With Huntsman seeking re-election in 2008 (he already says he won't seek a third term as governor), and with all 75 House members and half of the 29-member Senate also up for re-election, one could think that Huntsman, much-beloved by citizens as public opinion polls show, might want to suggest another round of tax cuts.

But several legislators are guessing just the opposite, believing that Huntsman will want to spend what new tax revenues there are on his already-announced main goals for 2008 — higher teacher pay, health insurance for the uninsured and improved air quality.

"When I heard of his priorities for next year," said House Minority Leader Brad King, D-Price, an 11-year legislative veteran, "it looked like there wasn't room for a big tax cut."

"That's probably accurate," said House Speaker Greg Curtis, R-Sandy, who has not yet been privately briefed on Huntsman's budget. "We don't want to mess with the (personal) income tax; that reform takes effect Jan. 1. All property tax goes to education" — budgets that are being built up by lawmakers. "And I don't see the Senate cutting any more of the sales tax on food — so there's really nowhere to go" for tax cuts.

While Utah's economy is still booming — even the housing market here has not turned as quickly as in many other states — legislative conservatives worry that if the state spends as much as it will raise next fiscal year, it may have to cut state programs within a year or two or raise taxes if Utah's economy eventually weakens.

As one Capitol Hill wag put it: If Huntsman gets most of his large uninsured health care program — which could well cost a lot of tax dollars — who in their right political mind would vote to cut health insurance for the needy if, or when, state tax revenues turn south in a few years? "And so we'd be faced with a tax increase," he added, just a couple of sessions after the 2008 Legislature gave a considerable tax cut.

Huntsman's new budget will likely top $12 billion, continuing a rise in recent state government spending beyond population and inflation growth.

And there's going to be a lot of money in 2008.

"Not only do we have a lot of one-time money" through tax collection surpluses, says Rep. Greg Hughes, R-Draper, chairman of the House's conservative caucus. "I'm hearing we're going to have a lot of (new) ongoing tax revenue, as well."

The state's two "rainy day" surplus accounts have both topped out — by law no more money can go into the $300 million funds. An October revenue update (a new update will come with Huntsman's Monday budget release) estimated tax surpluses in the current budget year upward of $400 million.

Yes, the state has multibillion-dollar transportation needs, including rebuilding and expanding I-15 in Utah County and I-80 from State Street to Parley's Canyon in Salt Lake County. And it's true that lawmakers and Huntsman have been pouring hundreds of millions of dollars in sales tax and other general revenues into roads for several years.

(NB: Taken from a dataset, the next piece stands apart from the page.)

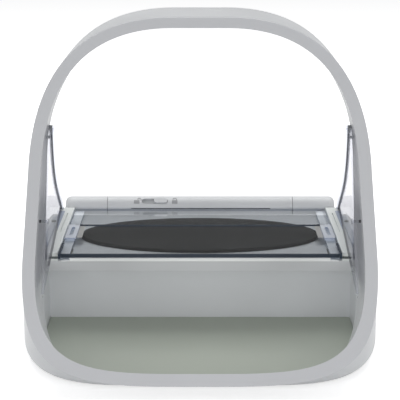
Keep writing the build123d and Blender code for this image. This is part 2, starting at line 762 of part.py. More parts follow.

But state highways have always been built and rebuilt with multiyear bonds, with gasoline tax revenues playing a big part of the funding. It has been the idea that future generations will drive on those roads, and so should help pay for them; that motorists use the roads, and so should pay for a large part of them through the gas tax.

Paying cash for roads with today's general revenue tax surpluses goes against both of those long-held policies.

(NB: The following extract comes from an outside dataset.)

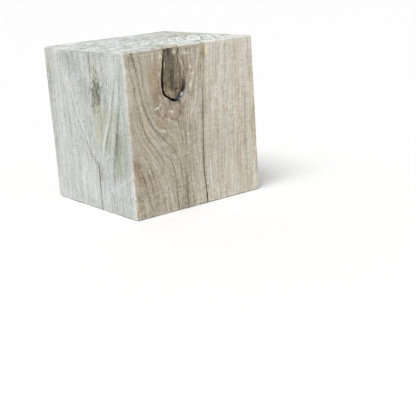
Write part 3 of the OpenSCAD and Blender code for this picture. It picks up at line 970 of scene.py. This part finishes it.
# How strongly the growth rings show
store("figure", np.clip(sum([
    0.45,
    -0.45 * on_front * smooth(56, 32, z) * smooth(-8, -22, x),
    -0.2 * on_front * smooth(66, 80, z) * smooth(-22, -34, x),
    -0.1 * smooth(4, 12, x - 6) * (behind < 2),
    -0.15 * on_left,
    -0.05 * on_top,
    0.2 * hidden,
    stripe(FRONT, 143, -0.18, 0.3, [(29, 38, 3), (20.5, 50, 5), (14.5, 60, 5), (12, 66, 4)]),
    patch(TOP, 149, 72, 26, 17, 24, 0.8, 0, 0.3),
]), 0, 2))

# the weathered wood below a buried dead knot on the left face, whose edges lean with
# the grain, and the yellowed wood beside it
LEAN = 0.285
weathered_from = along - 71.9 - LEAN * (z - 22.8)
from_middle = along - LEAN * (z - 40)
weathered = on_left * smooth(-0.7, 0.7, z - 22.5 - 0.33 * (along - 72)) * smooth(60, 46, z)
weathered *= smooth(-0.5, 0.7, weathered_from) * (1 - 0.6 * smooth(77, 92, from_middle))
fading = (1 - 0.4 * smooth(36, 28, z)) * (1 - 0.35 * smooth(80, 86, from_middle))
core = smooth(81, 76, from_middle) * smooth(34, 42, z)
yellowed = on_left * smooth(53.5, 57, along) * smooth(70, 62, z) * smooth(35, 45, z)
past_first = along - 62 - 0.43 * (z - 36)
past_second = along - 77.5 - 0.3 * (z - 40)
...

The state is seeing a crush of new public school students, and veteran schoolteachers retiring — a double whammy on the education front.

But the state has faced rapid school enrollments before, some lawmakers say. And along with many of the new kids will come parents earning ever-increasing wages and making new purchases — both taxable.

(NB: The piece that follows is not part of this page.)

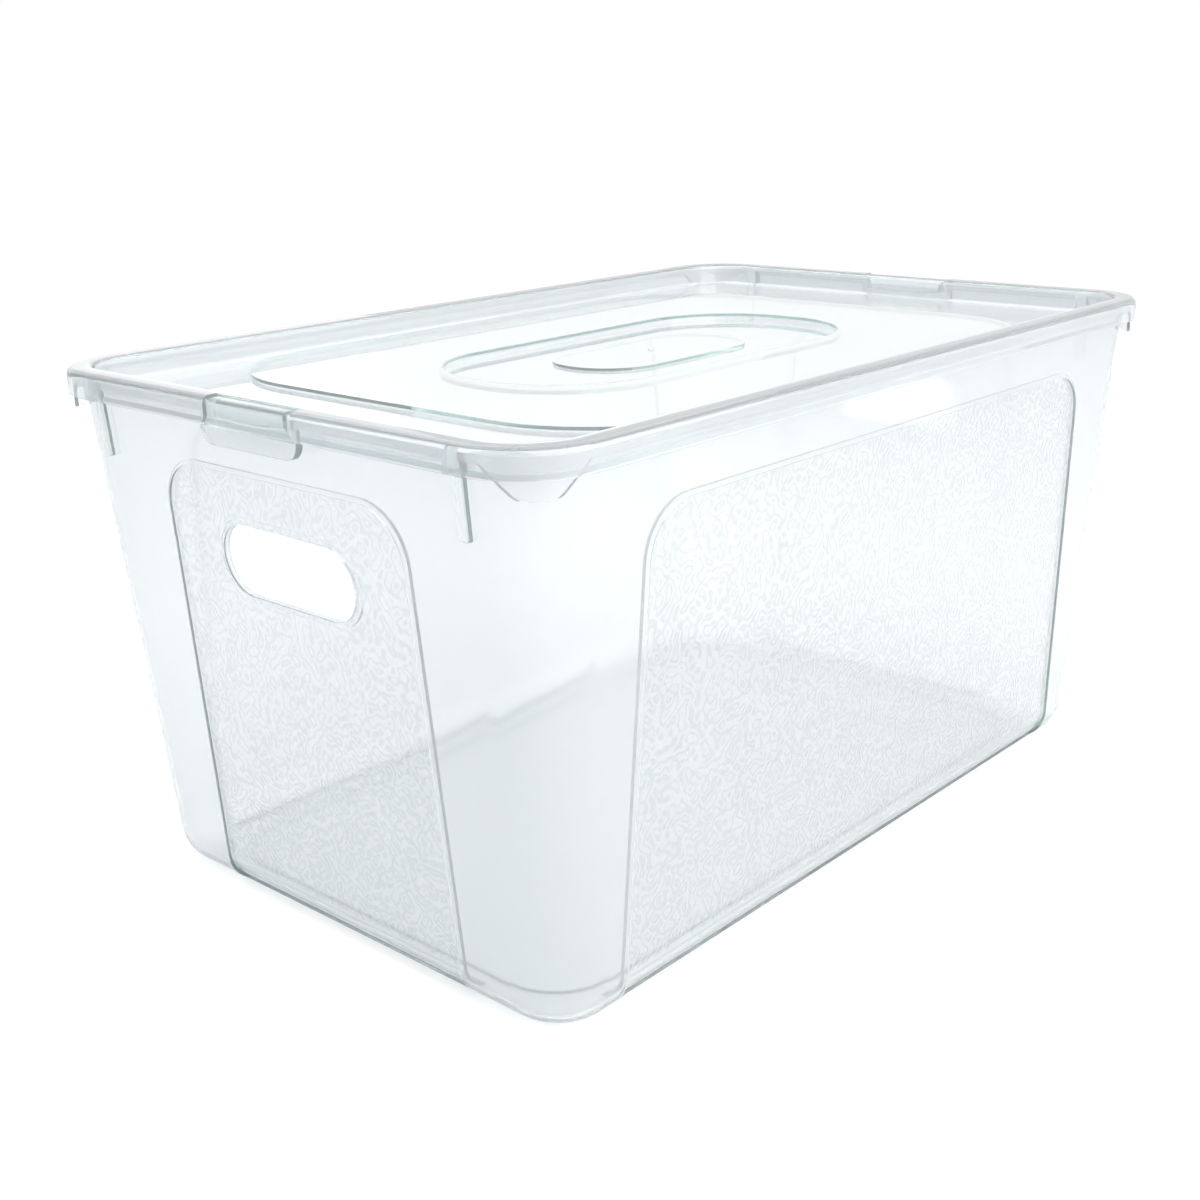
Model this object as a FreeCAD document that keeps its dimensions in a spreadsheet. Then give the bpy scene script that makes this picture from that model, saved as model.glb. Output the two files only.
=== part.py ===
import FreeCAD, Part
import math
import os
import Sketcher

# Lidded storage bin: an open moulded tub and the lid that drops over its rim.
# Millimetres. +Z is up, X runs along the length, the origin is the middle of the base.

SIZES = [
    ("overall_length", 460.0, "lid, outside, end to end"),
    ("overall_width", 288.4, "lid, outside, side to side"),
    ("overall_height", 232.0, "base to the top of the closed lid"),
    ("rim_corner", 33.0, "outside corner radius of the lid"),
    ("lid_wall", 1.6, "wall of the lid"),
    ("skirt_drop", 10.8, "outer skirt of the lid, top to lower edge"),
    ("lid_recess", 11.0, "stacking recess, lid top down to the deck"),
    ("bead_round", 3.2, "round on the outside top edge of the lid"),
    ("bead_inner_round", 2.4, "round on the inside top edge of the lid"),
    ("recess_bevel", 1.0, "bevel at the foot of the stacking recess"),
    ("lid_gap", 0.4, "clearance between the skirt and the tub rim"),
    ("plug_gap", 0.4, "clearance between the lid's inner wall and the tub"),
    ("tub_wall", 1.8, "wall of the tub"),
    ("base_wall", 2.2, "floor of the tub"),
    ("rim_reach", 6.3, "tub wall set in from the lid's outside face"),
    ("end_draft", 18.6, "lean of each end wall over its height"),
    ("side_draft", 10.6, "lean of each long wall over its height"),
    ("wall_corner", 26.7, "radius of the tub's upright corners, outside"),
    ("foot_round", 18.0, "round between the walls and the base"),
    ("flange_wall", 2.0, "thickness of the tub's rim flange"),
    ("lip_wall", 1.4, "thickness of the rim's down-turned lip"),
    ("lip_drop", 6.0, "lid top down to the lip's lower edge"),
    ("apron_drop", 18.2, "lid top down to the lower edge of the aprons"),
    ("end_apron_half", 28.5, "half width of the apron in the middle of an end"),
    ("apron_round", 6.5, "lower corners of the aprons"),
    ("corner_apron_end", 26.0, "corner apron on the end, in from the long side, at the lip"),
    ("corner_apron_side", 30.0, "corner apron on the side, in from the end, at the lip"),
    ("apron_slant", 11.5, "how much nearer the corner an apron's lower edge starts"),
    ("panel_depth", 1.5, "step of the textured panels into the wall"),
    ("panel_top", 31.2, "lid top down to the top of the panels"),
    ("panel_foot", 3.0, "base to the lower end of the panels, in the foot round"),
    ("panel_corner", 21.0, "top corner radius of the panels"),
    ("end_panel_margin", 74.5, "end panel at its top, in from the lid's long side"),
    ("side_panel_margin", 68.2, "side panel at its top, in from the lid's end"),
    ("end_panel_flare", 4.5, "how much wider each side of an end panel is at the base"),
    ("side_panel_flare", 8.5, "how much wider each side of a side panel is at the base"),
    ("hand_length", 79.5, "hand hole, end to end"),
    ("hand_height", 30.0, "hand hole, top to bottom"),
    ("hand_drop", 67.2, "lid top down to the middle of the hand hole"),
    ("hand_collar", 2.5, "width of the thickened edge round a hand hole"),
    ("hand_collar_rise", 1.2, "how far that edge stands inside the wall"),
    ("rib_margin", 38.0, "nesting rib, middle, in from the lid's long side"),
    ("rib_width", 3.6, "width of a nesting rib"),
    ("rib_proud", 2.6, "how far a nesting rib stands out of the wall"),
    ("gusset_width", 6.2, "width of the web between the rim and a rib"),
    ("rib_drop", 35.0, "lid top down to the foot of the nesting ribs"),
    ("base_inset", 21.5, "width of the foot round the raised floor panel"),
    ("base_rise", 1.2, "height of the raised floor panel"),
    ("notch_half", 25.6, "half width of the notch in the lid's end"),
    ("notch_round", 4.0, "corners of the skirt beside the notch"),
    ("notch_depth", 7.0, "notch into the lid from its end face"),
    ("catch_half", 22.2, "half length of the tub's grip bar in the notch"),
    ("catch_top", 0.6, "lid top down to the top of the grip bar"),
    ("catch_drop", 7.9, "lid top down to the ends of the bar's lower edge"),
    ("catch_bow", 1.3, "how much lower that edge is in the middle"),
    ("catch_round", 2.4, "round on the grip bar's edges"),
    ("catch_set_back", 0.3, "grip bar in from the lid's outside face"),
    ("deck_margin_end", 63.5, "raised deck panel, in from the lid's end"),
    ("deck_margin_side", 20.0, "raised deck panel, in from the lid's long side"),
    ("deck_corner", 62.0, "raised deck panel, corner radius"),
    ("deck_rise", 2.0, "raised deck panel above the deck"),
    ("oval_half_x", 110.5, "oval dish, half length"),
    ("oval_half_y", 52.3, "oval dish, half width"),
    ("oval_corner", 48.0, "oval dish, corner radius"),
    ("oval_sink", 3.6, "oval dish below the raised panel"),
    ("pad_half_x", 55.0, "centre pad, half length"),
    ("pad_half_y", 26.5, "centre pad, half width"),
    ("pad_corner", 26.0, "centre pad, corner radius"),
    ("pad_rise", 1.2, "centre pad above the dish"),
]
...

"We have to keep state spending under control," warns Hughes, who, along with his conservative caucus, yearly attempts to slow the growth in state programs.

While Utah government had to actually cut many state programs in the early 2000s — when tax collections fell $700 million short over several years — state revenues rebounded with a vengeance. Including only state — not federal — dollars, state spending went up by nearly a third over the past two budget years — even while $310 million in tax cuts were adopted.

"The best way to stop increased spending is to take the money off the table" at the first of the 45-day general session, which starts Jan. 21, said Hughes. And the best way to sell that idea is with tax cuts, he added.

However, Hughes has been around long enough "to know that the spending plan we start out with" at the first of each session "is almost nothing like we see the end of February" when lawmakers set the final budget for the upcoming fiscal year, which starts each July 1.

"But with the surpluses we're seeing in one-time money and ongoing (new tax) revenues, tax cuts have to be part of the discussion" in the 2008 Legislature, said Hughes, even if Huntsman doesn't recommend any on Monday.

Tax cuts in recent Utah legislatures

2007 — Gov. Jon Huntsman Jr. suggests a $100 million general tax cut; the Legislature passes a $220 million tax cut.

2006 — Huntsman suggests a $60 million general tax cut; Legislature approves a $90 million tax cut.

2005 — Outgoing Gov. Olene Walker suggests no tax cut; newly installed Gov. Jon Huntsman Jr. suggests phasing out the 5 percent corporate income tax, a $200 million tax cut by 2012; the Legislature makes no general tax cuts but adopts several small, "targeted" tax breaks.